After the war, Bethe also played an important role in the development of the hydrogen bomb, although he had originally joined the project with the hope of proving it could not be made. Bethe later campaigned with Albert Einstein and the Emergency Committee of Atomic Scientists against nuclear testing and the nuclear arms race. He helped persuade the Kennedy and Nixon administrations to sign, respectively, the 1963 Partial Nuclear Test Ban Treaty and 1972 Anti-Ballistic Missile Treaty (SALT I).

During the 1980s and 1990s, Bethe campaigned for the peaceful use of nuclear energy. After the Chernobyl disaster, Bethe was part of a committee of experts who analysed the incident. They concluded that the reactor suffered from a fundamentally faulty design and also that human error had contributed significantly to the accident.

In 1995, at the age of 88, Bethe wrote an open letter calling on all scientists to "cease and desist" from working on any aspect of nuclear weapons development and manufacture.

His scientific research never ceased and he was publishing papers well into his nineties, making him one of the few scientists to have published at least one major paper in his field during every decade of his career, which in Bethe's case spanned nearly seventy years. Freeman Dyson, once his doctoral student, called him the "supreme problem-solver of the 20th century".

Personal life

Bethe-rose
Rose Bethe Los Alamos badge

Bethe's hobbies included a passion for stamp-collecting. He loved the outdoors and was an enthusiastic hiker all his life, exploring the Alps and the Rockies.

Bethe married Rose Ewald, the daughter of Paul Ewald, on September 13, 1939, in a simple civil ceremony. She had emigrated to the United States and was a student at Duke University and they met while Bethe was lecturing there in 1937. They had two children, Henry and Monica. (Henry was a contract bridge expert and former husband of Kitty Munson Cooper.)

He died in his home in Ithaca, New York, on March 6, 2005, of congestive heart failure. He was survived by his wife and their two children. At the time of his death, he was the John Wendell Anderson Professor of Physics, Emeritus, at Cornell University.

Honors and awards

Bethe received numerous honors and awards in his lifetime and afterward. He became a Fellow of the American Academy of Arts and Sciences in 1947, and that year, he also received the National Academy of Sciences's Henry Draper Medal and was elected to the American Philosophical Society. He was awarded the Max Planck Medal in 1955, the Franklin Medal in 1959, the Royal Astronomical Society Eddington Medal and the United States Atomic Energy Commission Enrico Fermi Award in 1961, the Rumford Prize in 1963, the Nobel Prize in Physics in 1967, the National Medal of Science in 1975, the Oersted Medal in 1993, the Bruce Medal in 2001, and posthumously in 2005, the Benjamin Franklin Medal for Distinguished Achievement in the Sciences by the American Philosophical Society.

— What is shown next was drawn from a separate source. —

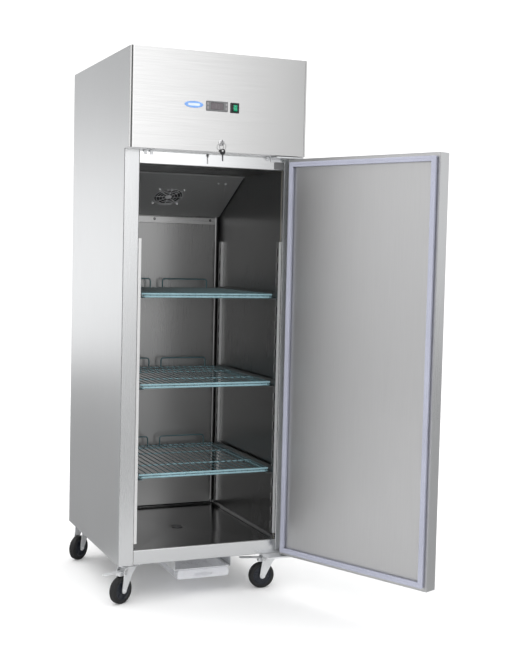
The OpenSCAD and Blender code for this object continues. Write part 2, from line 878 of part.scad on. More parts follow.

Bethe was elected Foreign Member of the Royal Society (ForMemRS) in 1957, and he gave the 1993 Bakerian Lecture at the Royal Society on the Mechanism of Supernovae. In 1978 he was elected a Member of the German Academy of Sciences Leopoldina.

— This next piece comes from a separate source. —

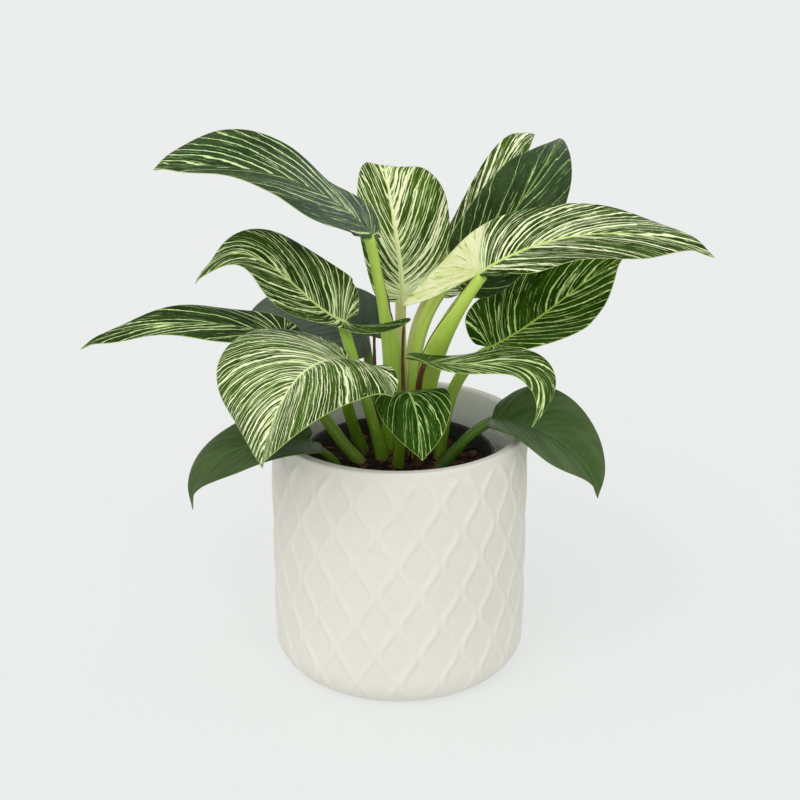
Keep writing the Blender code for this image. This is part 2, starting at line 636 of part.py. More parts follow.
def blade_place(leaf, length, vein, across):
    """Point of the blade's middle surface."""
    half = half_of(leaf, across)
    along, out = flat_place(half, length, vein, across)
    share = along / length
    centre, slope = through_points(leaf["path"], max(share, 0.0))
    if share < 0.0:
        centre = centre + slope * share
    tangent = unit(slope)
    up = unit(between([unit(f) for f in leaf["facing"]], share))
    side = unit(np.cross(tangent, up))
    up = np.cross(side, tangent)
    angle = math.radians(float(between(half["fold"], share)) + half["curl"] * (1.0 - out / half["width"]))
    way = 1.0 if across >= 0.0 else -1.0
    lift = half["lift"] * (min(share, 0.0) / max(half["lobe"], 0.01)) ** 2
    return centre + side * way * out * math.cos(angle) + up * (out * math.sin(angle) + lift)


def path_length(path):
    places = np.array([through_points(path, i / 40.0)[0] for i in range(41)])
    return float(np.linalg.norm(np.diff(places, axis=0), axis=1).sum())


def build_blade(name, leaf):
    """Thin blade on a grid of veins, split alike on both faces, with a keel under the midrib."""
    length = path_length(leaf["path"])
    columns = 2 * ACROSS + 1
    grid = []
    for row in range(VEINS):
        vein = (row / VEINS) ** 0.9
        grid.append([blade_place(leaf, length, vein, (c - ACROSS) / ACROSS) for c in range(columns)])
    tip = blade_place(leaf, length, 1.0, 0.0)
    grid = np.array(grid)
    normals = np.zeros_like(grid)
    for row in range(VEINS):
        ahead = grid[row + 1] if row + 1 < VEINS else np.repeat([tip], columns, axis=0)
        behind = grid[row - 1] if row > 0 else grid[row]
        for c in range(columns):
            right = grid[row][min(c + 1, columns - 1)] - grid[row][max(c - 1, 0)]
            normals[row, c] = unit(np.cross(right, ahead[c] - behind[c]))
    corners = []
    for sign in (1.0, -1.0):
        for row in range(VEINS):
            for c in range(columns):
                thick = 0.5 * BLADE_THICK
                if sign < 0.0 and c == ACROSS:
                    thick += KEEL * (1.0 - row / VEINS)
                corners.append(grid[row, c] + normals[row, c] * sign * thick)
    tip_up = unit(normals[-1].mean(axis=0))
    corners.append(tip + tip_up * 0.5 * BLADE_THICK)
    corners.append(tip - tip_up * 0.5 * BLADE_THICK)
    under = VEINS * columns
    top_tip = 2 * under
    low_tip = top_tip + 1
    faces = []
    for row in range(VEINS - 1):
        for c in range(columns - 1):
            a = row * columns + c
            b = a + 1
            d = a + columns
            e = d + 1
            pair = ((a, b, e), (a, e, d)) if c < ACROSS else ((a, b, d), (b, e, d))
            for face in pair:
                faces.append(face)
                faces.append(tuple(under + i for i in reversed(face)))
    last = (VEINS - 1) * columns
    for c in range(columns - 1):
        faces.append((last + c, last + c + 1, top_tip))
        faces.append((under + last + c + 1, under + last + c, low_tip))
        faces.append((c, under + c, under + c + 1))
        faces.append((c, under + c + 1, c + 1))
    for row in range(VEINS - 1):
        for c in (0, columns - 1):
            a = row * columns + c
            d = a + columns
            quad = (a, d, under + d, under + a)
            if c > 0:
                quad = tuple(reversed(quad))
            faces.append((quad[0], quad[1], quad[2]))
            faces.append((quad[0], quad[2], quad[3]))
    for c in (0, columns - 1):
        a = last + c
        triangle_a = (a, top_tip, low_tip)
        triangle_b = (a, low_tip, under + a)
        faces.append(triangle_a if c == 0 else tuple(reversed(triangle_a)))
        faces.append(triangle_b if c == 0 else tuple(reversed(triangle_b)))
    slot = "dark_blade" if name in DARK_BLADES else "striped_blade"
    return add_solid(name + "_blade", [tuple(c) for c in corners], faces, slot, 70.0)


def main():
    clear_scene()
    build_cover_pot()
    build_grow_pot()
    feet = [build_crown()]
    for name, leaf in LEAVES.items():
        blade = build_blade(name, leaf)
        feet.append(build_stalk(name, leaf, blade))
    for name, sheath in SHEATHS.items():
        feet.append(build_sheath(name, sheath))
    build_soil(feet)


main()
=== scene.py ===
"""Potted philodendron: the looks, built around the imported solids.

Tables are in millimetres and meshes in metres, +Z up. The front is -Y.
"""
import math
import random
from itertools import product

import bpy
import numpy as np
from mathutils import Euler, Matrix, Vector, noise


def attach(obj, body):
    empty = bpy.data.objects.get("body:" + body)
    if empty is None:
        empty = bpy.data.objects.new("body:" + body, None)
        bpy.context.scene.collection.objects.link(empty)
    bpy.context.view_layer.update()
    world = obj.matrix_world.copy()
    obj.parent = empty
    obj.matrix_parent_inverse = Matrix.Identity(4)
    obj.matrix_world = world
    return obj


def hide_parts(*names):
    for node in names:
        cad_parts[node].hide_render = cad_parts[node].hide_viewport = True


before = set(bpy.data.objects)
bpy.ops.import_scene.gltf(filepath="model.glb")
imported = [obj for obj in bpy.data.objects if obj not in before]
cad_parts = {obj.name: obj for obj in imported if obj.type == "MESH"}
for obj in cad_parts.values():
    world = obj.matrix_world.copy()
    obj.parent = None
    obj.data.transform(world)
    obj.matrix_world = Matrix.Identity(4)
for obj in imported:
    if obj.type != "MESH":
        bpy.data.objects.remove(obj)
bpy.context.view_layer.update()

MM = 0.001

# Pots and soil, as in the solids
POT_RADIUS = 82.5
POT_HEIGHT = 165.0
POT_WALL = 6.0
POT_FLOOR = 8.0
FOOT_REACH = 15.5
FOOT_RISE = 21.0
CELLS_ROUND = 19
CELL_HEIGHT = 41.25
RIB_RISE = 1.1
RIB_SWING = 0.36
PINCH_ANGLE = -29.1
PINCH_HEIGHT = 122.0
RIB_BOTTOM = 5.0
RIB_TOP = 161.0
GROW_RIM_RADIUS = 62.0
GROW_TOP = 146.0
GROW_BODY_TOP_RADIUS = 59.5
GROW_FOOT_RADIUS = 47.0
GROW_WALL = 1.6
GROW_FLOOR = 3.0
GROW_LIP = 9.0
SOIL_TOP = 140.0
SOIL_FALL = 4.0
SOIL_ROUGH = 1.6
CROWN = (2.0, 6.0)
CROWN_RADIUS = 5.5
CROWN_RISE = 7.0
FOOT_DEPTH = 13.0
STEEPER = (0.35, 0.35, 1.0)
GAP = 0.3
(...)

Cornell named the third of five new residential colleges, each of which is named after a distinguished former member of the Cornell faculty, as the Hans Bethe House after him. Similarly named after him is the Hans Bethe Center, 322 Fourth Street NE, Washington, D.C., home to the Council for a Livable World, where Bethe was a longtime board member, as well as the Bethe Center for Theoretical Physics at University of Bonn in Germany. An asteroid, 30828 Bethe, that was discovered in 1990 was named after him. The American Physical Society Hans Bethe Prize was named after him as well.